Definitions

Baseball bat

Baseball bat

A baseball bat is a smooth wooden or metal club used in the game of baseball to hit the ball after the ball is thrown by the pitcher. It is no more than 2.75 inches in diameter at the thickest part and no more than 42 inches (1067 mm) in length. It typically weighs no more than 33 ounces (1 kg). The batter uses the bat two-handed to try to hit a pitched ball fair so that he may become a runner, advance bases, and ultimately score a run or help preceding runners to score.

Terminology

Although using a stick to hit a ball is a somewhat simple concept, the bat is a complex object. It is carved or constructed very carefully to allow for a quick balanced swing, while providing power. The bat is divided into several regions. The barrel is the thick part of the bat, where the bat is meant to hit the ball. The part of the barrel best for hitting the ball with, according to construction and swinging style, is often called the sweet spot. The end of the barrel is not part of the sweet spot, and is simply called the tip or end of the bat. The barrel narrows, and becomes the handle. The handle is very thin, so that batters can comfortably set the bat in their fingers. Sometimes, especially on metal bats, the handle is wrapped with a rubber or cloth grip. Finally, next to the handle is the knob of the bat, a wider piece that keeps the bat from sliding out of a batter's hands. Over the centuries, the baseball bat's form has become more refined. During the 19th century, many shapes were experimented with, as well as handle designs. Today, the baseball bat is much more uniform in design.

"Lumber" is a sometimes-used slang term for a bat, especially when wielded by a particularly good batter.

The drop of a baseball bat is its length in inches minus its weight in ounces. For example, if a bat is 33" long and it weighs 30 ounces, then the drop is -3. Bats with smaller drops create more power.

Baseball bat regulations

In professional baseball, only wooden bats are permitted, but metal bats are also permitted within regulations and they are not allowed to be corked—that is, filled with an alien substance such as cork which reduces the weight, and is thought to thus increase bat speed without greatly reducing hitting power.
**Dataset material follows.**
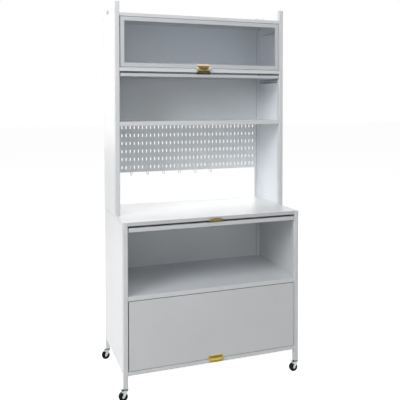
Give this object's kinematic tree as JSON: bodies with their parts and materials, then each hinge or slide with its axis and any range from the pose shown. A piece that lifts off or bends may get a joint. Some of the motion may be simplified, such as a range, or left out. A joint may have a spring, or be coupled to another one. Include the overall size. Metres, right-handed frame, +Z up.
{
  "type": "microwave cart",
  "caption": "Tall white sheet-steel kitchen cabinet on swivel casters: deep base with worktop and microwave bay, set-back hutch with pegboard, and flip-up doors that run back into it",
  "frame": {"origin": "on the floor under the middle of the cabinet", "axes": "+X to the right seen from the front, +Y to the back, +Z up"},
  "size_m": [0.837, 0.44, 1.646],
  "materials": {
    "powder_white": "white powder coat, fine orange peel",
    "door_white": "white powder coat, satin",
    "glass": "clear tempered glass, faint grey tint",
    "brass": "polished brass-coloured zinc",
    "zinc": "bright zinc plate",
    "steel": "galvanised sheet",
    "black_plastic": "moulded nylon",
    "white_nylon": "white moulded nylon on a zinc pin",
    "tyre": "smooth black rubber",
    "hook_white": "dip-coated wire"
  },
  "bodies": {
    "cabinet": {"rear_post_left": "powder_white", "rear_post_right": "powder_white", "base_post_left": "powder_white", "base_post_right": "powder_white", "hutch_post_left": "powder_white", "hutch_post_right": "powder_white", "post_caps": "powder_white", "hutch_post_plugs": "black_plastic", "hutch_bolts": "steel", "base_side_left": "powder_white", "base_side_right": "powder_white", "hutch_side_left": "powder_white", "hutch_side_right": "powder_white", "base_top_rails": "powder_white", "base_back": "powder_white", "hutch_back": "powder_white", "pegboard": "powder_white", "peg_hooks": "hook_white", "bottom_shelf": "powder_white", "microwave_shelf": "powder_white", "worktop": "powder_white", "hutch_shelf": "powder_white", "hutch_divider": "powder_white", "roof": "powder_white", "shelf_screws": "steel", "worktop_screws": "powder_white", "leg_inserts": "black_plastic", "caster_stems": "zinc", "top_door_runners": "powder_white", "mid_door_runners": "powder_white", "bay_door_runners": "powder_white", "base_door_runners": "powder_white"},
    "fork_front_left": {"fork_front_left": "zinc"},
    "wheel_front_left": {"wheel_front_left": "tyre"},
    "brake_front_left": {"brake_front_left": "zinc"},
    "fork_front_right": {"fork_front_right": "zinc"},
    "wheel_front_right": {"wheel_front_right": "tyre"},
    "brake_front_right": {"brake_front_right": "zinc"},
    "fork_rear_left": {"fork_rear_left": "zinc"},
    "wheel_rear_left": {"wheel_rear_left": "tyre"},
    "fork_rear_right": {"fork_rear_right": "zinc"},
    "wheel_rear_right": {"wheel_rear_right": "tyre"},
    "top_door_carriage": {"top_door_rollers": "white_nylon"},
    "top_door": {"top_door_frame": "door_white", "top_door_glass": "glass", "top_door_brackets": "steel", "top_door_pull": "brass"},
    "mid_door_carriage": {"mid_door_rollers": "white_nylon"},
    "mid_door": {"mid_door_frame": "door_white", "mid_door_glass": "glass", "mid_door_brackets": "steel", "mid_door_pull": "brass"},
    "bay_door_carriage": {"bay_door_rollers": "white_nylon"},
    "bay_door": {"bay_door_panel": "door_white", "bay_door_brackets": "steel", "bay_door_pull": "brass"},
    "base_door_carriage": {"base_door_rollers": "white_nylon"},
    "base_door": {"base_door_panel": "door_white", "base_door_brackets": "steel", "base_door_pull": "brass"}
  },
  "joints": [
    {"name": "swivel_front_left", "type": "hinge", "parent": "cabinet", "child": "fork_front_left", "pos_m": [-0.39, -0.2, 0.0425], "axis": [0, 0, 1], "continuous": true},
    {"name": "roll_front_left", "type": "hinge", "parent": "fork_front_left", "child": "wheel_front_left", "pos_m": [-0.4, -0.2, 0.0185], "axis": [0, 1, 0], "continuous": true},
    {"name": "pedal_front_left", "type": "hinge", "parent": "fork_front_left", "child": "brake_front_left", "pos_m": [-0.405, -0.2, 0.03962], "axis": [0, -1, 0], "range_deg": [0, 20]},
    {"name": "swivel_front_right", "type": "hinge", "parent": "cabinet", "child": "fork_front_right", "pos_m": [0.39, -0.2, 0.0425], "axis": [0, 0, 1], "continuous": true},
    {"name": "roll_front_right", "type": "hinge", "parent": "fork_front_right", "child": "wheel_front_right", "pos_m": [0.38, -0.2, 0.0185], "axis": [0, 1, 0], "continuous": true},
    {"name": "pedal_front_right", "type": "hinge", "parent": "fork_front_right", "child": "brake_front_right", "pos_m": [0.375, -0.2, 0.03962], "axis": [0, -1, 0], "range_deg": [0, 20]},
    {"name": "swivel_rear_left", "type": "hinge", "parent": "cabinet", "child": "fork_rear_left", "pos_m": [-0.39, 0.2, 0.0425], "axis": [0, 0, 1], "continuous": true},
    {"name": "roll_rear_left", "type": "hinge", "parent": "fork_rear_left", "child": "wheel_rear_left", "pos_m": [-0.4, 0.2, 0.0185], "axis": [0, 1, 0], "continuous": true},
    {"name": "swivel_rear_right", "type": "hinge", "parent": "cabinet", "child": "fork_rear_right", "pos_m": [0.39, 0.2, 0.0425], "axis": [0, 0, 1], "continuous": true},
    {"name": "roll_rear_right", "type": "hinge", "parent": "fork_rear_right", "child": "wheel_rear_right", "pos_m": [0.4, 0.2, 0.0185], "axis": [0, 1, 0], "continuous": true},
    {"name": "top_door_run", "type": "slide", "parent": "cabinet", "child": "top_door_carriage", "axis": [0, 1, 0], "range_m": [0, 0.15251]},
    {"name": "top_door_lift", "type": "hinge", "parent": "top_door_carriage", "child": "top_door", "pos_m": [0, -0.032, 1.547], "axis": [-1, 0, 0], "range_deg": [0, 90]},
    {"name": "mid_door_run", "type": "slide", "parent": "cabinet", "child": "mid_door_carriage", "axis": [0, 1, 0], "range_m": [-0.15151, 0]},
    {"name": "mid_door_lift", "type": "hinge", "parent": "mid_door_carriage", "child": "mid_door", "pos_m": [0, 0.1195, 1.312], "axis": [-1, 0, 0], "range_deg": [-90, 0]},
    {"name": "bay_door_run", "type": "slide", "parent": "cabinet", "child": "bay_door_carriage", "axis": [0, 1, 0], "range_m": [-0.22051, 0]},
    {"name": "bay_door_lift", "type": "hinge", "parent": "bay_door_carriage", "child": "bay_door", "pos_m": [0, 0.0385, 0.676], "axis": [-1, 0, 0], "range_deg": [-90, 0]},
    {"name": "base_door_run", "type": "slide", "parent": "cabinet", "child": "base_door_carriage", "axis": [0, 1, 0], "range_m": [0, 0.22351]},
    {"name": "base_door_lift", "type": "hinge", "parent": "base_door_carriage", "child": "base_door", "pos_m": [0, -0.182, 0.371], "axis": [-1, 0, 0], "range_deg": [0, 90]}
  ],
  "couplings": [
    {"joint": "top_door_run", "follows": "top_door_lift", "m_per_rad": 0.097085},
    {"joint": "mid_door_run", "follows": "mid_door_lift", "m_per_rad": 0.096448},
    {"joint": "bay_door_run", "follows": "bay_door_lift", "m_per_rad": 0.14037},
    {"joint": "base_door_run", "follows": "base_door_lift", "m_per_rad": 0.14228}
  ]
}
In amateur baseball, both wood and metal alloy bats are generally permitted. Recently there have been increasing numbers of "wooden bat leagues" and the trend back to wood seems to be accelerating on the grounds of safety concerns. Aesthetically, wooden bats are generally agreed to be superior to metal bats, both because of their more traditional appearance and because a ball hit with a wooden bat makes a loud "crack" sound, while metal alloy bats have a "ping" sound.

Most wooden bats are made from ash. Other natural materials used include maple tree wood, hickory wood, and bamboo. Hickory has fallen into disfavor because it is much heavier than other woods, while maple bats have become more popular recently. This ascent in popularity followed the introduction of the first major league sanctioned maple baseball bat in 1997, by craftsman Sam Holman, founder of Sam Bat. The first player to use it was Joe Carter of the Toronto Blue Jays. Barry Bonds used the bats the season that he broke Mark McGwire's home run record in 2001. Recently, Major League Baseball has debated whether maple bats are safe to use, due to the tendency for them to shatter into pieces.

Within the standards set by the various leagues, there is ample latitude for individual variation, and many batters settle on an individual bat profile, or occasionally adopt a profile used by another batter. Formerly, bats were hand-carved to a template obtained from a fixed number of calibration points; today, they are machine-turned to a precise metal template: these templates are kept in the bat manufacturers' vaults; for example, Babe Ruth's template, which became understandably popular among major-league players, is R43 in the Louisville Slugger archives. Once the basic bat has been turned, it is then branded by burning, with the manufacturer's name, the serial number, and often the signature of the player for whom it was made: the brand is applied to the hard side of the bat, allowing the batter visual control of the hardness of the surface hitting the ball; the burn residue is then sanded off. (The first player to endorse and sign a bat was Honus Wagner.) The next step is the finishing of the head: bats are more often given a rounded head, but some 30% of players prefer a "cup-balanced" head, in which a cup-shaped recess is made in the head; this lightens the bat and moves its center of gravity toward the handle. Finally, the bat is stained in one of seven standard colors, which include natural white, red stain, black, and a two-tone blue and white stain.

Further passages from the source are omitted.